■ **What to produce**
Output, word for word, every line from the start of the listing down to and including the line that contains "bandana, folded in quarters and laid flat."; include nothing else.

■ **Given material**
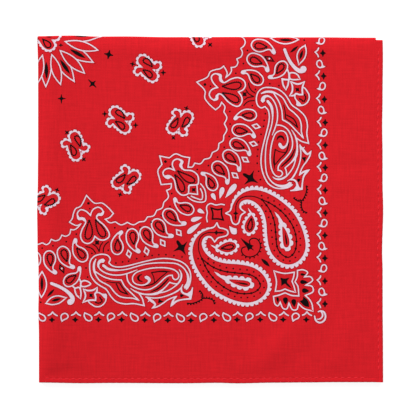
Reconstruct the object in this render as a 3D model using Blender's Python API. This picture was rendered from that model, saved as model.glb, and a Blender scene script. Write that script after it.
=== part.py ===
"""A square cotton bandana, folded in quarters and laid flat.

The cloth is one printed square with a turned and stitched hem along each edge. It is folded from
side to side and then from top to bottom, so four layers lie on each other. One fold lies along
the top, where the front quarter runs over into the back quarter. The other lies along the left
side, where each outer layer turns in under itself. The hems of all four layers lie along the
right side and the bottom side. Sizes are in millimetres, and become metres in the meshes.
"""

import math
from collections import namedtuple

import bmesh
import bpy

MM = 0.001

# The folded bandana, seen from above, at its widest.
WIDTH = 279.0
LENGTH = 280.4

# A layer of cloth with the air that it traps, and the gap kept between neighbouring pieces.
CLOTH = 1.0
GAP = 0.3
HEM_WIDTH = 5.5
HEM_RISE = 0.25  # how far a front hem stands over the cloth beside it
HEM_SHORT = 1.8  # how far the stiff hems stop short of the top fold

# The four layers are built as an upper pair and its mirror image below the middle height.
TOP = 4 * CLOTH + 3 * GAP
MIDDLE = TOP / 2
INNER_TOP = TOP - CLOTH - GAP
OUTER_FOLD = MIDDLE  # outer radius of the fold along the top
SIDE_FOLD = (TOP - MIDDLE - GAP / 2) / 2  # outer radius of each fold along the left side
INNER_FOLD = INNER_TOP - MIDDLE  # outer radius of the hidden layers' fold along the top

LEFT = -WIDTH / 2
RIGHT = WIDTH / 2
BOTTOM = -LENGTH / 2
FOLD_X = LEFT + SIDE_FOLD  # where the left folds start to turn
FOLD_Y = LENGTH / 2 - OUTER_FOLD  # where the top fold starts to turn
HEM_X = RIGHT - HEM_WIDTH
HEM_Y = BOTTOM + HEM_WIDTH
SEAM_X = HEM_X - GAP
SEAM_Y = HEM_Y + GAP

STEP = 12.5  # spacing of the sections that follow the outline
FOLD_TURN = (18, 36, 54, 72, 90)
SIDE_TURN = (30, 60, 90, 120, 150, 180)
HEM_FADE = 9.0  # stretch in which a hem's rise fades out before a fold

# How far each side lies inside the widest outline, along that side.
Edge = namedtuple("Edge", "along inset")
LEFT_EDGE = (
    Edge(-140, 1.4), Edge(-102, 1.4), Edge(-80, 0.95), Edge(-68, 1.5), Edge(-46, 1.4),
    Edge(-30, 0.5), Edge(0, 0.0), Edge(24, 0.65), Edge(56, 0.8), Edge(112, 0.7), Edge(140, 0.1),
)
RIGHT_EDGE = (
    Edge(-140, 0.0), Edge(-113, 0.1), Edge(-80, 0.4), Edge(-50, 0.45), Edge(-34, 0.85),
    Edge(0, 0.0), Edge(22, 0.5), Edge(45, 0.5), Edge(67, 0.85), Edge(90, 0.45), Edge(124, 0.1),
    Edge(140, 0.3),
)
TOP_EDGE = (
    Edge(-140, 0.3), Edge(-113, 0.0), Edge(-90, 0.75), Edge(-70, 0.6), Edge(-34, 1.25),
    Edge(34, 1.0), Edge(48, 1.45), Edge(90, 1.35), Edge(124, 1.6), Edge(140, 1.7),
)
BOTTOM_EDGE = (
    Edge(-140, 0.6), Edge(-102, 0.1), Edge(-79, 0.3), Edge(-22, 0.05), Edge(6, 0.4),
    Edge(22, 0.0), Edge(52, 0.55), Edge(80, 0.75), Edge(100, 0.95), Edge(140, 0.85),
)

# Soft swells of the front quarter: a long and a short half-size, a heading and a height.
Swell = namedtuple("Swell", "x y long short heading height")
SWELLS = (
    Swell(0, 62, 46, 20, 80, 0.35),
    Swell(-62, 10, 34, 24, 30, 0.40),
    Swell(104, 68, 48, 20, 88, 0.35),
    Swell(92, 122, 60, 9, 0, -0.20),
    Swell(112, 26, 34, 12, 5, 0.20),
    Swell(-100, -62, 46, 16, 125, -0.20),
    Swell(-84, -96, 40, 26, 95, 0.30),
    Swell(10, -104, 60, 18, 18, 0.30),
    Swell(34, -128, 52, 12, 22, -0.20),
    Swell(118, -106, 36, 14, 70, 0.25),
)
SWELL_FADE = 16.0  # distance from a fold or a seam in which the swells fade out

# A hem's section, from its seam to its free edge: the depths of its outer and inner faces.
HemPoint = namedtuple("HemPoint", "across rise outer inner")
HEM_SECTION = (
    HemPoint(0.0, 0.0, 0.0, CLOTH),
    HemPoint(0.8, 1.0, 0.0, CLOTH),
    HemPoint(HEM_WIDTH - 1.0, 1.0, 0.0, CLOTH),
    HemPoint(HEM_WIDTH, 0.0, 0.3, CLOTH - 0.3),
)

# The hidden layers' edge: heights from the middle and how far the edge draws in there.
LayerEdge = namedtuple("LayerEdge", "height inset")
HIDDEN_EDGE = (
    LayerEdge(-INNER_FOLD, 0.3), LayerEdge(-0.85, 0.0), LayerEdge(-0.25, 0.0), LayerEdge(0.0, 0.5),
    LayerEdge(0.25, 0.0), LayerEdge(0.85, 0.0), LayerEdge(INNER_FOLD, 0.3),
)

RED = (0.665, 0.015, 0.023, 1.0)
DEEP_RED = (0.56, 0.010, 0.017, 1.0)

OUTER, INNER = 0, 1
Station = namedtuple("Station", "place angle")  # a section: where it is and its turn in a fold


def clear_scene():
    for old in list(bpy.data.objects):
        bpy.data.objects.remove(old, do_unlink=True)


def ease(share):
    """A smooth step from 0 to 1."""
    share = min(max(share, 0.0), 1.0)
    return share * share * (3 - 2 * share)


def edge_inset(edge, along):
    """How far a side draws in at this place, eased between the rows of its table."""
    for low, high in zip(edge, edge[1:]):
        if along <= high.along:
            share = ease((along - low.along) / (high.along - low.along))
            return low.inset + (high.inset - low.inset) * share
    return edge[-1].inset


def settle(x, y):
    """Moves a point of the true rectangle to where it lies in the slightly uneven outline."""
    to_right = (x - LEFT) / WIDTH
    to_top = (y - BOTTOM) / LENGTH
    inward_x = edge_inset(LEFT_EDGE, y) * (1 - to_right) - edge_inset(RIGHT_EDGE, y) * to_right
    inward_y = edge_inset(BOTTOM_EDGE, x) * (1 - to_top) - edge_inset(TOP_EDGE, x) * to_top
    return x + inward_x, y + inward_y


def swell(x, y):
    """Height of the front quarter's soft swells, which fade out at its folds and seams."""
    height = 0.0
    for row in SWELLS:
        turn = math.radians(row.heading)
        away_x, away_y = x - row.x, y - row.y
        along = (away_x * math.cos(turn) + away_y * math.sin(turn)) / row.long
        across = (away_y * math.cos(turn) - away_x * math.sin(turn)) / row.short
        height += row.height * math.exp(-along * along - across * across)
    to_edge = min(x - FOLD_X, SEAM_X - x, y - SEAM_Y, FOLD_Y - y)
    return height * ease(to_edge / SWELL_FADE)


def around(station, depth, radius, heading):
    """Where a point of a layer lies along a run that turns round a fold: its place and depth."""
    reach = radius - depth
    turn = math.radians(station.angle)
    return station.place + heading * reach * math.sin(turn), radius - reach * math.cos(turn)


def straight(start, end, size):
    """Sections between two places, at spots that all the pieces of the bandana share."""
    count = round(size / STEP)
    spots = [size * (index / count - 0.5) for index in range(count + 1)]
    inside = [spot for spot in spots if start + 2 < spot < end - 2]
    return [Station(place, 0) for place in [start, *inside, end]]


def cotton(name, colour):
    material = bpy.data.materials.new(name)
    material.use_nodes = True
    shader = material.node_tree.nodes["Principled BSDF"]
    shader.inputs["Base Color"].default_value = colour
    shader.inputs["Roughness"].default_value = 0.85
    shader.inputs["Metallic"].default_value = 0.0
    return material


def add_piece(name, bm, colour):
    """Closes off a piece: outward faces, metres, its own material and a smooth finish."""
    bmesh.ops.recalc_face_normals(bm, faces=bm.faces[:])
    if bm.calc_volume(signed=True) < 0:
        bmesh.ops.reverse_faces(bm, faces=bm.faces[:])
    bmesh.ops.scale(bm, vec=(MM, MM, MM), verts=bm.verts[:])
    mesh = bpy.data.meshes.new(name)
    bm.to_mesh(mesh)
    bm.free()
    mesh.shade_smooth()
    mesh.set_sharp_from_angle(angle=math.radians(40))
    mesh.materials.append(cotton(f"{name}_cotton", colour))
    piece = bpy.data.objects.new(name, mesh)
    bpy.context.scene.collection.objects.link(piece)
    return piece


def placed(point, below):
    """A point settled in the outline and kept clear of the other half, which is its mirror."""
    x, y, z = point
    x, y = settle(x, y)
    z = max(z, MIDDLE + GAP / 2)
    return x, y, (TOP - z if below else z)


def add_wall(name, columns, rows, point, below, colour):
    """A wall of cloth: a sheet of sections, extruded once to give its inner face."""
    bm = bmesh.new()
    bmesh.ops.create_grid(bm, x_segments=len(columns) - 1, y_segments=len(rows) - 1, size=0.5)
    bm.verts.ensure_lookup_table()
    section = bm.verts.layers.int.new("section")
    for index, vert in enumerate(bm.verts):
        vert[section] = index
    copied = bmesh.ops.extrude_face_region(bm, geom=bm.faces[:])["geom"]
    inner = {item for item in copied if isinstance(item, bmesh.types.BMVert)}
    for vert in bm.verts:
        row, column = divmod(vert[section], len(columns))
        face = INNER if vert in inner else OUTER
        vert.co = placed(point(columns[column], rows[row], face), below)
    bm.verts.layers.int.remove(section)
    return add_piece(name, bm, colour)


def add_quarter(name, below, swells, colour):
    """An outer layer: it turns in at the left fold and over at the top fold."""
    side_turn = [Station(FOLD_X, angle) for angle in reversed(SIDE_TURN)]
    columns = side_turn + straight(FOLD_X, SEAM_X, WIDTH)
    rows = straight(SEAM_Y, FOLD_Y, LENGTH) + [Station(FOLD_Y, angle) for angle in FOLD_TURN]

    def point(column, row, face):
        x, depth = around(column, face * CLOTH, SIDE_FOLD, -1)
        y, depth = around(row, depth, OUTER_FOLD, 1)
        rise = 0.0
        if swells and face == OUTER and column.angle == row.angle == 0:
            rise = swell(x, y)
        return x, y, TOP - depth + rise

    return add_wall(name, columns, rows, point, below, colour)


def add_right_hem(name, below, rise, top, radius, colour):
    """A hem of the right side, which runs over the top fold with its layer."""
    turn_y = FOLD_Y - HEM_SHORT
    rows = straight(BOTTOM, turn_y, LENGTH) + [Station(turn_y, angle) for angle in FOLD_TURN]

    def point(column, row, face):
        depth = column.inner if face else column.outer - rise * column.rise
        y, depth = around(row, depth, radius, 1)
        return HEM_X + column.across, y, top - depth

    return add_wall(name, HEM_SECTION, rows, point, below, colour)


def add_bottom_hem(name, below, rise, top, folded, colour):
    """A hem of the bottom side. An outer layer's hem turns in at the left fold."""
    start = FOLD_X if folded else FOLD_X + GAP
    columns = straight(start, HEM_X - GAP, WIDTH)
    if folded:
        side_turn = [Station(FOLD_X, angle) for angle in reversed(SIDE_TURN)]
        columns = side_turn + [columns[0], Station(FOLD_X + HEM_FADE, 0), *columns[1:]]

    def point(column, row, face):
        faded = 0 if column.angle else rise * ease((column.place - FOLD_X) / HEM_FADE)
        depth = row.inner if face else row.outer - faded * row.rise
        x, depth = around(column, depth, SIDE_FOLD, -1)
        return x, HEM_Y - row.across, top - depth

    return add_wall(name, columns, HEM_SECTION, point, below, colour)


def hidden_outline(row):
    """A level section of the hidden layers, whose top side is the nose of their own fold."""
    nose = math.sqrt(max(INNER_FOLD**2 - row.height**2, 0.0))
    left, right = FOLD_X + GAP + row.inset, SEAM_X - row.inset
    low, high = SEAM_Y + row.inset, FOLD_Y + nose
    across = [station.place for station in straight(FOLD_X + GAP, SEAM_X, WIDTH)][1:-1]
    along = [station.place for station in straight(SEAM_Y, FOLD_Y, LENGTH)][1:-1]
    outline = [(left, low), *((x, low) for x in across)]
    outline += [(right, low), *((right, y) for y in along)]
    outline += [(right, high), *((x, high) for x in reversed(across))]
    outline += [(left, high), *((left, y) for y in reversed(along))]
    return [(*settle(x, y), MIDDLE + row.height) for x, y in outline]


def add_hidden_layers(name, colour):
    """The two layers inside, as one body with a groove between them along its edges."""
    bm = bmesh.new()
    lowest, *higher = [hidden_outline(row) for row in HIDDEN_EDGE]
    base = face = bm.faces.new([bm.verts.new(point) for point in lowest])
    for outline in higher:
        raised = bmesh.ops.extrude_face_region(bm, geom=[face])["geom"]
        if face is not base:
            bmesh.ops.delete(bm, geom=[face], context="FACES_ONLY")
        face = next(item for item in raised if isinstance(item, bmesh.types.BMFace))
        for vert, point in zip(face.verts, outline):
            vert.co = point
    return add_piece(name, bm, colour)


clear_scene()

add_quarter("front_quarter", below=False, swells=True, colour=RED)
add_quarter("back_quarter", below=True, swells=False, colour=RED)
add_hidden_layers("hidden_layers", DEEP_RED)

RightHem = namedtuple("RightHem", "name below rise top radius")
for hem in (
    RightHem("front_hem_right", False, HEM_RISE, TOP, OUTER_FOLD),
    RightHem("upper_inner_hem_right", False, 0, INNER_TOP, INNER_FOLD),
    RightHem("lower_inner_hem_right", True, 0, INNER_TOP, INNER_FOLD),
    RightHem("back_hem_right", True, 0, TOP, OUTER_FOLD),
):
    add_right_hem(*hem, colour=RED)

BottomHem = namedtuple("BottomHem", "name below rise top folded")
for hem in (
    BottomHem("front_hem_bottom", False, HEM_RISE, TOP, True),
    BottomHem("upper_inner_hem_bottom", False, 0, INNER_TOP, False),
    BottomHem("lower_inner_hem_bottom", True, 0, INNER_TOP, False),
    BottomHem("back_hem_bottom", True, 0, TOP, True),
):
    add_bottom_hem(*hem, colour=RED)
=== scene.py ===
"""A square cotton bandana, printed in white and black on red, folded in quarters and laid flat.

The cloth lies print side out, with a fold along its left side and its top, and turned hems along
its right side and its bottom. Sizes are in millimetres and become metres in the meshes.
"""
import cmath
import math
from collections import namedtuple

import bmesh
import bpy
import numpy as np
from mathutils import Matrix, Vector
from mathutils.geometry import delaunay_2d_cdt


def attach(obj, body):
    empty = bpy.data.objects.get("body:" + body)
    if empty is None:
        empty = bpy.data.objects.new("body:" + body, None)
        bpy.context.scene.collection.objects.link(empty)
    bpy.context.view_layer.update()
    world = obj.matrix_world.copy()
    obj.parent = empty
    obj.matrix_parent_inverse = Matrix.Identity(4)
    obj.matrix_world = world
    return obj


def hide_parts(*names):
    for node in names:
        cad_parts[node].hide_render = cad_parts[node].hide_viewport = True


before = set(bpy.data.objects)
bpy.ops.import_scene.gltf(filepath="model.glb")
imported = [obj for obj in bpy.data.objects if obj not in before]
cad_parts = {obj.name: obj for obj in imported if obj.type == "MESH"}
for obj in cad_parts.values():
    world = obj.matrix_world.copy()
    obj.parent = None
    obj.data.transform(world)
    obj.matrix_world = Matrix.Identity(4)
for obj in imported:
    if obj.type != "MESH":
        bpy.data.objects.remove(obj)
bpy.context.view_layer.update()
MM = 0.001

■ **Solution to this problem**
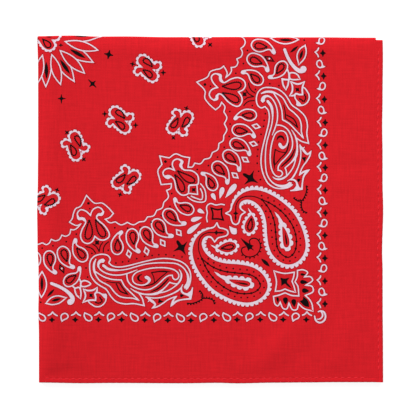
Reconstruct the object in this render as a 3D model using Blender's Python API. This picture was rendered from that model, saved as model.glb, and a Blender scene script. Write that script after it.
=== part.py ===
"""A square cotton bandana, folded in quarters and laid flat.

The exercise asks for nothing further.